I flew myself to Chicago, and went in the room with Martin Scorsese and the nine-ball champion of the world. The first thing Scorsese said: “Let’s look at the lines later. Let me see you play pool.” We played eight ball. I wasn’t missing, I was almost going to beat the guy . . . but I missed. You play the nine-ball champion of the world and you miss, you kind of missed out.

Platoon (1986)

AS BIG HAROLD
DIRECTED BY OLIVER STONE
Forest Whitaker on set as Big Harold in Platoon

Forest Whitaker on set as Big Harold in Platoon

PictureLux / The Hollywood Archive / Alamy Stock Photo

Platoon was a really intense experience because it was like a Method encampment. We got off the plane and they brought us to the jungle. They took our clothes, and then they gave us shovels and they told us to dig a hole. They said: “This will be where you’ll be sleeping for the next two weeks.” We were only allowed two M.R.E.s a day — Meals, Ready to Eat — and one canteen. The temperature was at least 112 to 117 every day.

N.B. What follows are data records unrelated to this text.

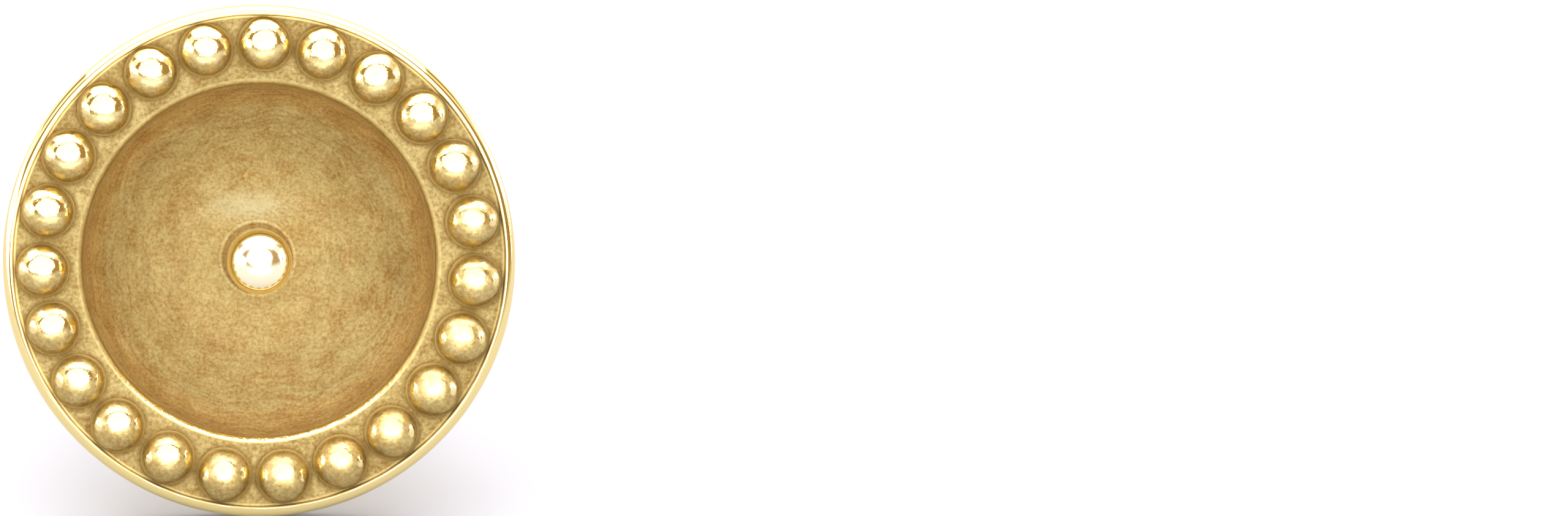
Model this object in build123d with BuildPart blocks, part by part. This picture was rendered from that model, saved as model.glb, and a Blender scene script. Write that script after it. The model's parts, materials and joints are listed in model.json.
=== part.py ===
from build123d import *
import os
from math import asin, atan2, cos, degrees, hypot, pi, radians, sin, sqrt, tan

# A stud earring setting for a half-drilled pearl, in yellow gold: a round cast head with a ring of beads,
# an open cup with a peg in its middle, and a straight ear post behind.
# Millimetres, +Z up. The stud lies on the surface Z = 0 as it rests by itself, on the lower back edge of
# its head and on the tip of its post. Its face looks towards -Y and its post points towards +Y.
# "along" is measured on the stud's axis from the front of the rim towards the post's tip, and "out" is
# measured square to that axis.

# Cup and lip
cup_mouth_radius = 3.25
cup_straight_wall = 0.085
cup_wall = 0.50
lip_round = 0.15

# Beads, which stand on the flange between the lip and the rim
bead_radius = 0.505
bead_spacing = 0.075
bead_lift = 0.035
bead_lead_angle = 1.75
lip_to_bead_gap = 0.095
bead_to_rim_gap = 0.035

# Rim and flange
rim_front_land = 0.02
rim_depth = 1.80
rim_draft_angle = 1.3
rim_front_round = 0.16
rim_back_round = 0.17
flange_recess = 0.22

# Bowl behind the cup
bowl_radius = 5.41
bowl_stand = 0.92
bowl_cone_radius = 1.70
bowl_root_round = 0.12

# Pearl peg
peg_radius = 0.60
peg_stand = 1.31
peg_solder_round = 0.10

# Ear post
post_radius = 0.425
post_length = 11.25
neck_round = 0.30
notch_depth = 0.12
notch_steep_length = 0.40
notch_gentle_length = 0.48
notch_shoulder_round = 0.10
notch_to_tip = 0.95

# Sizes that follow
bead_ring_radius = cup_mouth_radius + lip_round + lip_to_bead_gap + bead_radius
bead_count = int(2 * pi * bead_ring_radius / (2 * bead_radius + bead_spacing))
bead_along = flange_recess - bead_lift
flange_radius = bead_ring_radius + bead_radius + bead_to_rim_gap
rim_front_radius = flange_radius + rim_front_land + rim_front_round
rim_draft = radians(rim_draft_angle)
rim_back_radius = rim_front_radius + rim_depth * tan(rim_draft)
cup_floor_radius = bowl_radius - cup_wall
bowl_centre_along = rim_depth + bowl_stand - bowl_radius

# Inside the cup, one bend leads from the straight wall under the lip into the round floor, tangent to both
cup_bend_along = flange_recess + lip_round + cup_straight_wall
cup_bend_depth = cup_bend_along - bowl_centre_along
cup_bend_radius = (cup_floor_radius**2 - cup_mouth_radius**2 - cup_bend_depth**2) / (
    2 * (cup_floor_radius - cup_mouth_radius)
)
floor_share = cup_floor_radius / (cup_floor_radius - cup_bend_radius)
floor_edge_radius = (cup_mouth_radius - cup_bend_radius) * floor_share


def sphere_along(radius, out):
    """Where a sphere about the bowl's centre stands along the axis, at a distance out from it."""
    return bowl_centre_along + sqrt(radius ** 2 - out ** 2)


bowl_edge_radius = sqrt(bowl_radius ** 2 - (rim_depth - bowl_centre_along) ** 2)
cone_slope = bowl_cone_radius / sqrt(bowl_radius ** 2 - bowl_cone_radius ** 2)
cone_start_along = sphere_along(bowl_radius, bowl_cone_radius)
cone_tip_along = cone_start_along + bowl_cone_radius * cone_slope
neck_along = cone_tip_along - post_radius * cone_slope
wire_root_along = sphere_along(cup_floor_radius, 0) + cup_wall / 2
post_tip_along = neck_along + post_length
tip_centre_along = post_tip_along - post_radius
peg_dome_along = peg_radius - peg_stand

# Resting pose: the floor touches the round of the rim's back edge and the round of the post's tip
edge_along = rim_depth - rim_back_round
edge_out = rim_back_radius - rim_back_round * (tan(rim_draft) + 1 / cos(rim_draft))
edge_to_tip = tip_centre_along - edge_along
tilt = atan2(edge_out, edge_to_tip) - asin((post_radius - rim_back_round) / hypot(edge_out, edge_to_tip))
face_height = rim_back_round + edge_along * sin(tilt) + edge_out * cos(tilt)


def bead_below_axis(index):
    """How far below the stud's axis a bead's centre lies, square to that axis."""
    return -bead_ring_radius * cos(radians(bead_lead_angle + index * 360 / bead_count))


# How far the stud reaches forward and back of its face's centre, along Y
bead_reach = max(map(bead_below_axis, range(bead_count))) * sin(tilt) - bead_along * cos(tilt) + bead_radius
peg_reach = peg_radius - peg_dome_along * cos(tilt)
rim_reach = rim_front_radius * sin(tilt)
front_reach = max(bead_reach, peg_reach, rim_reach)
back_reach = tip_centre_along * cos(tilt) + post_radius

post_way = Vector(0, cos(tilt), -sin(tilt))
face_up = Vector(0, sin(tilt), cos(tilt))
face_centre = Vector(0, (front_reach - back_reach) / 2, face_height)
stud_axis = Axis(face_centre, post_way)
# The stud plane is the rim's front, with X to the right and Y down as the face is seen
stud = Plane(origin=face_centre, x_dir=(1, 0, 0), z_dir=post_way)
# A section is drawn in the upright middle plane, with X out from the axis and Y along it
section = Plane(origin=face_centre, x_dir=face_up, z_dir=(-1, 0, 0))


def corner(sketch, out, along):
    """The corner of a section nearest to a place on it."""
    return sketch.vertices().sort_by_distance(Vector(out, along, 0))[0]


def ring_edge(part, out, along):
    """The round edge of a solid that passes through a place on the section."""
    return part.edges().sort_by_distance(section.from_local_coords((out, along, 0)))[0]


with BuildPart() as cast_head:
    with BuildSketch(section) as head_section:
        floor_edge = (floor_edge_radius, sphere_along(cup_floor_radius, floor_edge_radius))
        cup_bend_end = (cup_mouth_radius, cup_bend_along)
        mouth_edge = (cup_mouth_radius, flange_recess)
        rim_front_edge = (rim_front_radius, 0)
        rim_back_edge = (rim_back_radius, rim_depth)
        bowl_edge = (bowl_edge_radius, rim_depth)
        with BuildLine():
            ThreePointArc(
                (0, sphere_along(cup_floor_radius, 0)),
                (floor_edge_radius / 2, sphere_along(cup_floor_radius, floor_edge_radius / 2)),
                floor_edge,
            )
            TangentArc(cup_bend_end, floor_edge, tangent=(0, 1))
            Polyline(
                cup_bend_end,
                mouth_edge,
                (flange_radius, flange_recess),
                (flange_radius, 0),
                rim_front_edge,
                rim_back_edge,
                bowl_edge,
            )
            bowl_middle = (bowl_edge_radius + bowl_cone_radius) / 2
            ThreePointArc(
                bowl_edge,
                (bowl_middle, sphere_along(bowl_radius, bowl_middle)),
                (bowl_cone_radius, cone_start_along),
            )
            Polyline(
                (bowl_cone_radius, cone_start_along),
                (0, cone_tip_along),
                (0, sphere_along(cup_floor_radius, 0)),
            )
        make_face()
        fillet(corner(head_section, *mouth_edge), lip_round)
        fillet(corner(head_section, *rim_front_edge), rim_front_round)
        fillet(corner(head_section, *rim_back_edge), rim_back_round)
        fillet(corner(head_section, *bowl_edge), bowl_root_round)
    revolve(axis=stud_axis)

with BuildPart(stud.offset(bead_along)) as bead_ring:
    with PolarLocations(bead_ring_radius, bead_count, start_angle=bead_lead_angle - 90):
        Sphere(bead_radius)

with BuildPart() as pearl_peg:
    with BuildSketch(section):
        with BuildLine():
            Polyline((0, -peg_stand), (0, wire_root_along), (peg_radius, wire_root_along))
            Line((peg_radius, wire_root_along), (peg_radius, peg_dome_along))
            TangentArc((peg_radius, peg_dome_along), (0, -peg_stand), tangent=(0, -1))
        make_face()
    revolve(axis=stud_axis)

with BuildPart() as ear_post:
    with BuildSketch(section) as post_section:
        notch_end_along = post_tip_along - notch_to_tip
        notch_root_along = notch_end_along - notch_gentle_length
        notch_start_along = notch_root_along - notch_steep_length
        notch_root = (post_radius - notch_depth, notch_root_along)
        notch_start = (post_radius, notch_start_along)
        notch_end = (post_radius, notch_end_along)
        with BuildLine():
            Polyline((0, post_tip_along), (0, wire_root_along), (post_radius, wire_root_along), notch_start)
            TangentArc(notch_root, notch_start, tangent=(0, -1))
            TangentArc(notch_root, notch_end, tangent=(0, 1))
            Line(notch_end, (post_radius, tip_centre_along))
            TangentArc((post_radius, tip_centre_along), (0, post_tip_along), tangent=(0, 1))
        make_face()
        fillet(corner(post_section, *notch_start), notch_shoulder_round)
        fillet(corner(post_section, *notch_end), notch_shoulder_round)
    revolve(axis=stud_axis)

with BuildPart() as earring_setting:
    add(cast_head.part)
    add(bead_ring.part)
    add(pearl_peg.part)
    add(ear_post.part)
    fillet(ring_edge(earring_setting, post_radius, neck_along), neck_round)
    fillet(ring_edge(earring_setting, peg_radius, sphere_along(cup_floor_radius, peg_radius)), peg_solder_round)
earring_setting.part.label = "earring_setting"

os.makedirs("parts", exist_ok=True)
export_step(earring_setting.part, "parts/earring_setting.step")

print("beads", bead_count, "tilt", round(degrees(tilt), 3), "volume", round(earring_setting.part.volume, 3))
print("face centre", face_centre, "post way", post_way)
print("the peg's round ends at", peg_dome_along, "and the notch starts at", notch_start_along)
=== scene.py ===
import json
from math import acos, asin, atan2, cos, degrees, hypot, pi, radians, sin, sqrt, tan

import bpy
from mathutils import Matrix, Vector


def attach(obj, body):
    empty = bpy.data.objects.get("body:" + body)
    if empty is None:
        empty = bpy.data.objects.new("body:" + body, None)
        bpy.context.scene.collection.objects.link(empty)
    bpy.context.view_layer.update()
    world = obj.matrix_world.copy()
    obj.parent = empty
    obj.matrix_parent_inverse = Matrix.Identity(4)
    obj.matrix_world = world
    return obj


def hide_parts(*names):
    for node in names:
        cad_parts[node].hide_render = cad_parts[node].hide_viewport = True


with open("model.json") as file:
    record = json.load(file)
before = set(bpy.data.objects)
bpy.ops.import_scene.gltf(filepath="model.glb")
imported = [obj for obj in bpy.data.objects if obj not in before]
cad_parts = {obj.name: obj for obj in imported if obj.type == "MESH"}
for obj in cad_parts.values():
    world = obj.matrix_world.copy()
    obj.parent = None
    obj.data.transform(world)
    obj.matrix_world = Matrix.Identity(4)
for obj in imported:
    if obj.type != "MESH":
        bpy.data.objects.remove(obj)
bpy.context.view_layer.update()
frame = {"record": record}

# A stud earring setting in yellow gold: cast head, ring of beads, pearl peg and ear post.
# Each piece is shaped on the bench, in millimetres, with the face up: the stud's axis is Z, X is to the
# right and Y is the top of the face. Then it is set in the frame, in metres.
# "out" is measured from the axis and "along" from the front of the rim backwards, so along is -Z.

# Cup and lip
CUP_MOUTH_RADIUS = 3.25
CUP_STRAIGHT_WALL = 0.085
CUP_WALL = 0.50
LIP_ROUND = 0.15

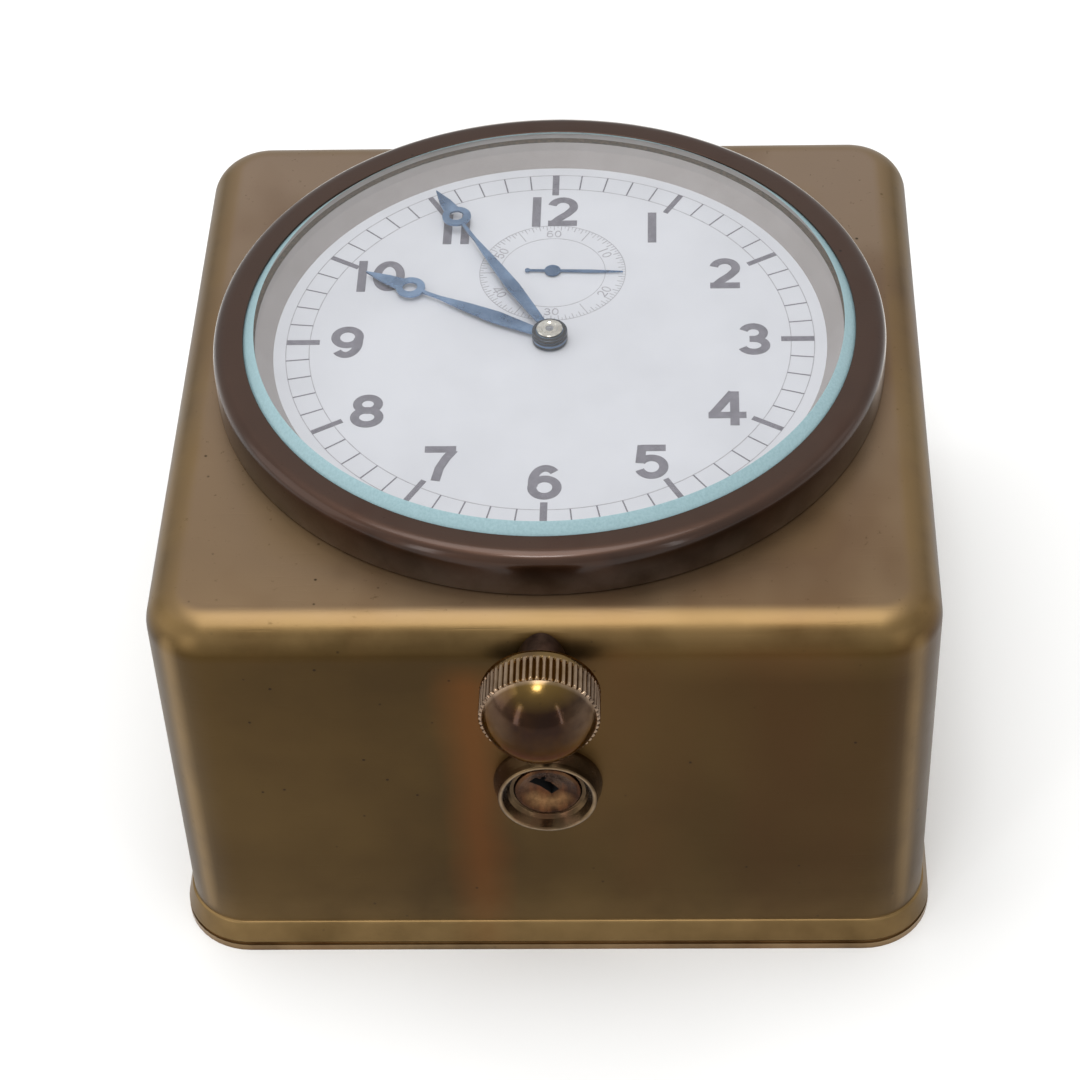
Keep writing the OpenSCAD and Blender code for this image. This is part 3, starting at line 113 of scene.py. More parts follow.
# blotchMm and grainMm are sizes on the real thing; the top heights are where the colour turns to
# high, the painted light of a top
metalLook = {
    # drawn sheet, browned by the air: an even olive brown; its top is painted lighter as painted
    # light, and greyer towards the back as a painted reflection
    "caseBrass": {
        "shadow": "#403019", "body": "#4b391e", "light": "#554224", "bareAndHighlight": "#8a714b",
        "copper": "#583820", "high": "#8b745a", "topSheenRear": "#9a8674", "rough": 0.41,
        "blotchMm": 45, "grainMm": 0.9, "ruddy": 0.4, "stained": True,
    },
    # pressed sheet: lighter and smoother than the case
    "plateBrass": {
        "shadow": "#55422d", "body": "#735b40", "light": "#856b4d", "bareAndHighlight": "#a08763",
        "copper": "#6b432c", "high": "#8b745a", "rough": 0.34, "blotchMm": 22, "grainMm": 0.8,
        "ruddy": 0.3,
    },
    # turned and lacquered: chocolate brown under a thin gloss; its lighter top and near-white
    # shoulder line are painted reflections
    "bezelBronze": {
        "shadow": "#2b1b12", "body": "#3a2519", "light": "#463022", "bareAndHighlight": "#ded7d0",
        "copper": "#43281c", "high": "#4b372d", "rough": 0.42, "blotchMm": 18, "grainMm": 0.7,
        "ruddy": 0.4, "paintedTopMm": (60.2, 61.2),
        "finish": {"Coat Weight": 0.45, "Coat Roughness": 0.15},
    },
    # turned and polished by thumbs, with clear reflections: dark below as a painted dark
    # reflection, olive gold on top as a painted highlight
    "knobBrass": {
        "shadow": "#281810", "body": "#34200f", "light": "#3f2816", "bareAndHighlight": "#a58f7a",
        "copper": "#351b12", "high": "#7a6132", "rough": 0.17, "blotchMm": 8, "grainMm": 0.5,
        "ruddy": 0.5, "paintedTopMm": (55.5, 57.6),
        "finish": {"Specular Tint": "#d2b99f", "Coat Weight": 0.12, "Coat Roughness": 0.06},
    },
    # turned brass with a soft shine, brighter on its rim
    "lockBrass": {
        "shadow": "#3b2d1d", "body": "#52402a", "light": "#635036", "bareAndHighlight": "#8c7860",
        "copper": "#5a3726", "high": "#4b3a27", "rough": 0.24, "blotchMm": 6, "grainMm": 0.5,
        "ruddy": 0.5,
    },
    # a dull, dark bush
    "collarBronze": {
        "shadow": "#261b17", "body": "#3a2c26", "light": "#46372e", "bareAndHighlight": "#6e5746",
        "copper": "#452b22", "high": "#3a2c26", "rough": 0.32, "blotchMm": 5, "grainMm": 0.5,
        "ruddy": 0.3,
    },
    # copper-rich brass: reddish and scratched, with a bright crescent below the slot that is key
    # wear and a painted highlight
    "plugCopper": {
        "shadow": "#2a1a12", "body": "#3f291b", "light": "#503926", "bareAndHighlight": "#9a7650",
        "copper": "#6b422a", "high": "#5f432f", "rough": 0.26, "blotchMm": 3, "grainMm": 0.4,
        "ruddy": 0.5, "scratch": 0.6,
    },
}
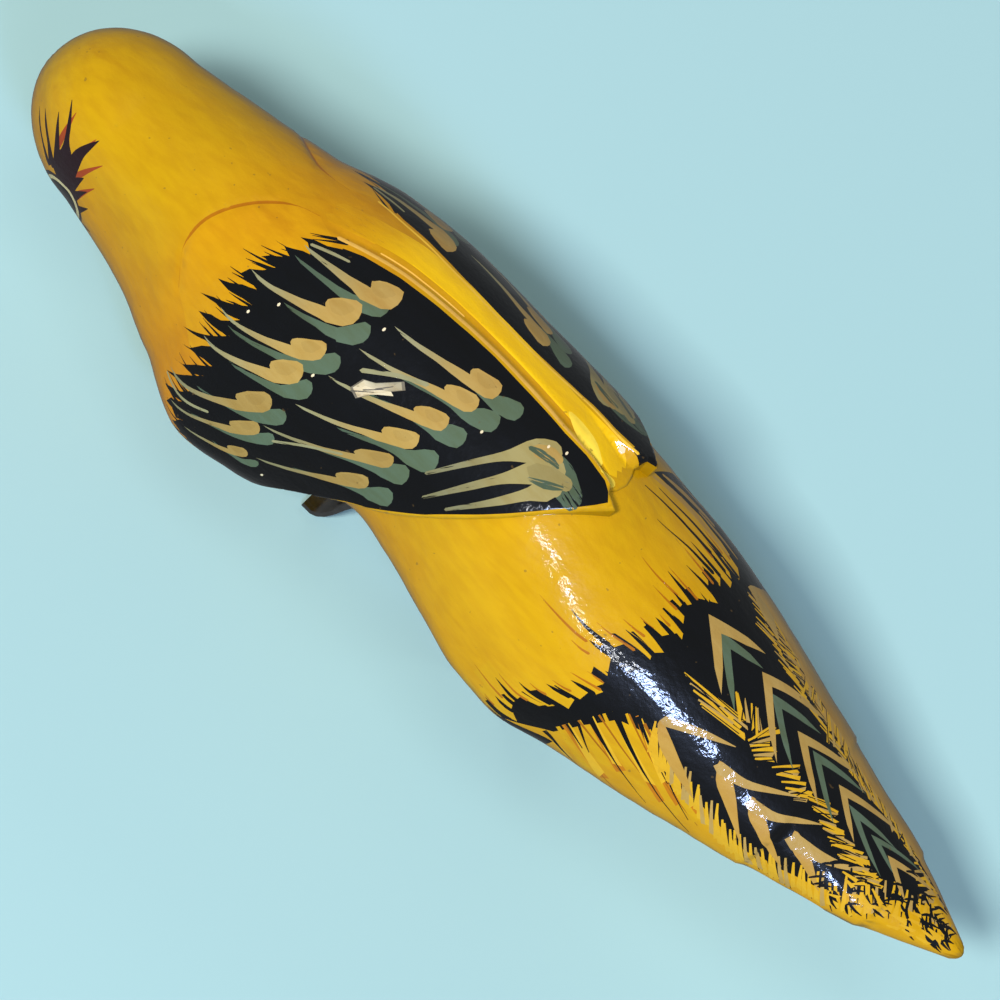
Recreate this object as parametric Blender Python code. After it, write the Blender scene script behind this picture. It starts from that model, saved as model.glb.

Actually, my troop got lost. We would get lost in the mountains and we’d run out of food. We started to get attacked. We thought that it was the local farmers, because we had been taking some pineapples and things like that to eat, but it turned out it was Oliver and the Filipino Marines. They were the ones who were training us, and they had always had a set of maneuvers.

To Oliver’s credit, what you see in the movie is a response. You’ll see a guy’s gun jam, and he’ll start taking it apart automatically because that’s what we were doing; our guns were jammed because of the mud. For me, I wanted to reveal more and more about humanity and the different characters and the connections they have between each other.

Bird (1988)

AS CHARLIE “BIRD” PARKER
DIRECTED BY CLINT EASTWOOD
Forest Whitaker as Charlie “Bird” Parker in Bird

Forest Whitaker as Charlie “Bird” Parker in Bird

AA Film Archive / Alamy Stock Photo

Bird was one of the first major roles I ever got to play. I had to do a scene: I was playing a heroin addict and I was in the middle of the park, nodded out. My wife — Diane Venora, who plays Chan Parker — comes to get me. Well, it just started to pour rain that day. Clint said, “You know, I think this is better.”

It turned the scene into something really powerful. Doing it in a torrential rain really made a statement about addiction and about their relationship in a way that it never had before. There was something about his trust in me that made me be able to weather the storm of the film. It turned into something great.

The Last King of Scotland (2006)

AS IDI AMIN
DIRECTED BY KEVIN MACDONALD
Forest Whitaker as Idi Amin in The Last King of Scotland

Forest Whitaker as Idi Amin in The Last King of Scotland

AA Film Archive / Alamy Stock Photo

When I did The Last King of Scotland, I first began studying the history of the man and the place. I flew to Uganda months ahead of time and went to meet different people — some who had been harmed by him, some who were his ministers. I met with his brother and his sister. They started to bring me around all of Uganda to give me the experiences I was looking for. I would take those pieces, combined with my own fears and paranoia of what war was like. Merging those things together, I would start to breed the character.

Even when I went to sleep, I would be dreaming as the character.

Forest Whitaker

At the same time, I was trying to learn to speak in Kiswahili. I would try to attach the language itself to different emotional experiences. The language really helped me to figure out the internal meter, and it guided me to figure out the character. In that particular case, I was the character pretty much 24 hours a day. Even when I went to sleep, I would be dreaming as the character.

Jingle Jangle: A Christmas Journey (2020)

AS JERONICUS
DIRECTED BY DAVID E. TALBERT
Forest Whitaker as Jeronicus in Jingle Jangle: A Christmas Journey

Forest Whitaker as Jeronicus in Jingle Jangle: A Christmas Journey

Image Courtesy of Netflix

The characters I get to play are really quite diverse. In Jingle Jangle: A Christmas Journey, I’m playing this inventor. I came into London maybe two months before we actually started filming. For one, I needed to learn the songs. I had to get a singing coach because I hadn’t sung in years. I wasn’t sure I could even do it. I also had to learn how to fly, which I hadn’t done in any film before. I got on the ropes and let them pull me around a little bit.

Getting to know all the characters that were going to be in this universe, it was really great. I have this philosophy about working on a character: It’s like I’m pulling away layers of experiences to get to the bottom — which for me has a pilot light. There’s a humanity that’s at the bottom of it no matter what they do. I think it’s that light — that thing that I am searching for — that people feel.